I know this conversation has been brought up before, but I found this very interesting. Here is the preparator job description as posted in MPMA's 2011 salary survey. 

Technician/Preparator: Installation of exhibits under supervision of curatorial personnel; movement of exhibition materials; preparation of materials for shipping Typical qualifications: Manual skills related to duties.

This is a good example of a vague interpretation but also illustrates an institutional disconnect in understanding the value of the skills and knowledge required to do this work properly. Also, it really does exemplify the necessity for a site like Paccin, not only as a vessel for professionalism but also a tremendous resource for those who's job is laden with ambiguity and under-appreciation.
If interested in reading MPMA's other job descriptions: http://www.mpma.net/MPMAsSalarySurvey.htm , click on instructions for taking the survey.

----------


## T. Ashley McGrew

I feel real sorry for any institution that hires someone who reflects the job description that you just shared. Of course I suppose anyone with so little insight into the museum profession deserves what they get - Preparators as manual labor, Registrars as just clerical help etc....
I haven't worked for any museums like that but I know people who have. Their damage rates reflected in their approach too.

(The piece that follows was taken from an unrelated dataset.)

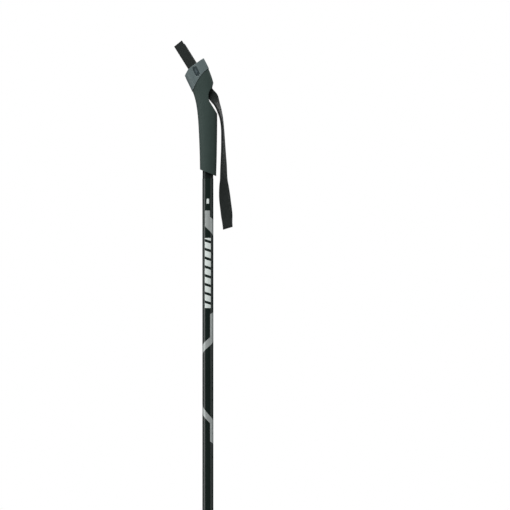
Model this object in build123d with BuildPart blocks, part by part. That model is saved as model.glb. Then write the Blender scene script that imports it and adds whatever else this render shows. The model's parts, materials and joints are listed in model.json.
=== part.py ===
from build123d import *
import os
from math import cos, radians, sin

# Driving dimensions, in millimetres. The origin is on the shaft's axis, at the top edge of the
# printed film. +Z is up, -X is forward, where the head leans, and +X is towards the strap.

# Shaft: a tube that narrows towards the tip, a printed film round its upper part, a plug
TUBE_RADIUS = 7.75
TUBE_FOOT_RADIUS = 5.0
TUBE_WALL = 1.0
TUBE_TOP = 92.0
TAPER_TOP = -580.0
TAPER_FOOT = -1180.0
TUBE_FOOT = -1235.0
FILM_RADIUS = 8.0
FILM_FOOT = -560.0
PLUG_RADIUS = 6.7
PLUG_HEAD_RADIUS = 7.7
PLUG_FOOT = 84.0
PLUG_TOP = 94.0

# Grip: its front and rear outlines (x, z), and its half width (half width, height)
GRIP_FRONT = [(-11.4, -6.0), (-11.8, 30.0), (-13.2, 68.0), (-15.5, 98.0), (-20.8, 122.6),
              (-28.65, 140.1), (-36.5, 158.8)]
GRIP_REAR = [(11.7, -6.0), (12.8, 30.0), (13.4, 68.0), (13.3, 96.0), (11.1, 121.5), (7.6, 140.4),
             (1.1, 158.7), (-8.1, 176.5)]
GRIP_HALF_WIDTH = [(11.2, -6.0), (12.0, 30.0), (13.0, 68.0), (13.6, 98.0), (13.6, 122.0),
                   (13.0, 168.0)]
GRIP_SECTION_COUNT = 13
SLEEVE_THICKNESS = 2.2
BORE_RADIUS = 7.85
BORE_TOP = 94.2
CORE_FOOT = 18.0
SKIRT_HEIGHT = 8.55
SKIRT_SLOPE = 0.4128

# Head: it leans forward, and its own side view has v rearward and u along the strap
HEAD_LEAN = 32.0
HEAD_CENTRE = Vector(-22.4, 0, 164.0)
V_DIR = Vector(cos(radians(HEAD_LEAN)), 0, sin(radians(HEAD_LEAN)))
U_DIR = Vector(-sin(radians(HEAD_LEAN)), 0, cos(radians(HEAD_LEAN)))
HEAD_SIDE = Plane(origin=HEAD_CENTRE, x_dir=V_DIR, z_dir=(0, -1, 0))
REACH = 30.0               # how far a cutter passes the head, on each side

# Scoop behind the head, in x and z: its floor is an arc, and the rest lies outside the grip
SCOOP_FLOOR = [(6.1, 131.8), (0.9, 120.0), (4.1, 108.9)]
SCOOP_OPENING = [(15.9, 90.0), (40.0, 90.0), (40.0, 139.3), (8.1, 139.3)]

# Line (v, u) where the cap meets the grip, from the rear to the front
CAP_SEAM = [(27.0, -17.4), (9.8, -17.5), (-4.2, -22.6), (-20.3, -32.2), (-27.0, -36.2)]
CAP_GAP = 0.4
CAP_PROUD = 0.7
CAP_TOP = [(-27.0, -11.9), (-8.2, -2.0), (18.6, 0.2), (27.0, 0.9)]

# Block on top of the core, under the cap: extents along v at two heights, and half widths
BLOCK_REAR = 12.4
BLOCK_FOOT = (-34.0, -15.5, 11.2)      # u, front v, half width
BLOCK_HEAD = (-7.0, -12.4, 10.4)
CAVITY_TOP = -4.0
CAVITY_GAP = 0.3

# Strap: two layers of webbing, side by side across Y
WEBBING_WIDTH = 14.4
WEBBING_THICKNESS = 1.5
LAYER_GAP = 0.2
STACK = 2 * WEBBING_THICKNESS + LAYER_GAP
CHANNEL_FRONT = -9.0
CHANNEL_REAR = 8.1
CHANNEL_TOP = (-5.5, 5.0)              # u, half opening
CHANNEL_WAIST = (-38.0, 3.0)
CHANNEL_MOUTH = (-56.0, 1.9)
CHANNEL_OVERLAP = 1.0                  # of its straight foot with its tapered top
CAP_SLOT_HALF = 2.2

# Free ends: v of the front edge, and u of the two corners of the cut
END_FOOT = -35.0
NEAR_END = (-8.1, 37.2, 39.0)
FAR_END = (-7.0, 31.2, 33.0)
THROAT_OUTLINE = [(-8.1, -36.3), (7.4, -36.3), (7.9, -46.0), (7.1, -55.0), (-3.9, -55.0),
                  (-7.4, -47.0)]

# Hanging strap: x, z, turn of its width out of the side view in degrees, and width
NECK_STATIONS = [
    (9.2, 116.3, 0, 11.0),
    (13.4, 106.8, 50, WEBBING_WIDTH),
    (17.6, 95.5, 75, WEBBING_WIDTH),
    (20.1, 86.0, 88, WEBBING_WIDTH),
    (21.2, 79.0, 90, WEBBING_WIDTH),
    (21.3, 75.3, 90, WEBBING_WIDTH),
]
LOOP_STATIONS = [
    (21.3, 72.6, 90, WEBBING_WIDTH),
    (22.0, 56.0, 80, WEBBING_WIDTH),
    (22.5, 38.6, 72, WEBBING_WIDTH),
    (22.8, 21.0, 61, WEBBING_WIDTH),
    (22.9, 4.0, 49, WEBBING_WIDTH),
    (23.5, -13.6, 25, WEBBING_WIDTH),
    (24.8, -31.0, 5, WEBBING_WIDTH),
    (26.9, -48.4, 0, WEBBING_WIDTH),
    (28.8, -72.2, 0, WEBBING_WIDTH),
]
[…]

What is kind of funny though,   is that when I worked for a University Museum in the Mountain Plains region the duties were insanely varied and extremely demanding - involving literally all aspects of object care. As a result I have been well prepared for other jobs both in museums and in the commercial sector. I guess it all just depends on the institution and the individuals there who make the decisions.

----------


## Stew Henderson

I have worked in a museum where administrators thought it would save money if they used volunteers and docents to install shows. Needless to say that my pay as a preparator was pitiful and moral throughout the museum was extremely low. I now work at a museum that believes in staff development and recognizes the importance of working with a professional staff. It is a small institution and consequently I need to know many different skills but when you are appreciated you will rise to the task.

----------


## Paul Pawlaczyk

"This is a good example of a vague interpretation but also illustrates an institutional disconnect in understanding the value of the skills and knowledge required to do this work properly."

Oh, my...bells and whistles are going off here along with a huge DITTO THAT and SO TRUE signs flashing!...especially the disconnect part. I've seen it many, many times. Sad.
=P=

----------


## Paul Pawlaczyk

So, Stew...
It's been nearly two years since you posted your "I get respect" entry. Howzit now?
=P=

----------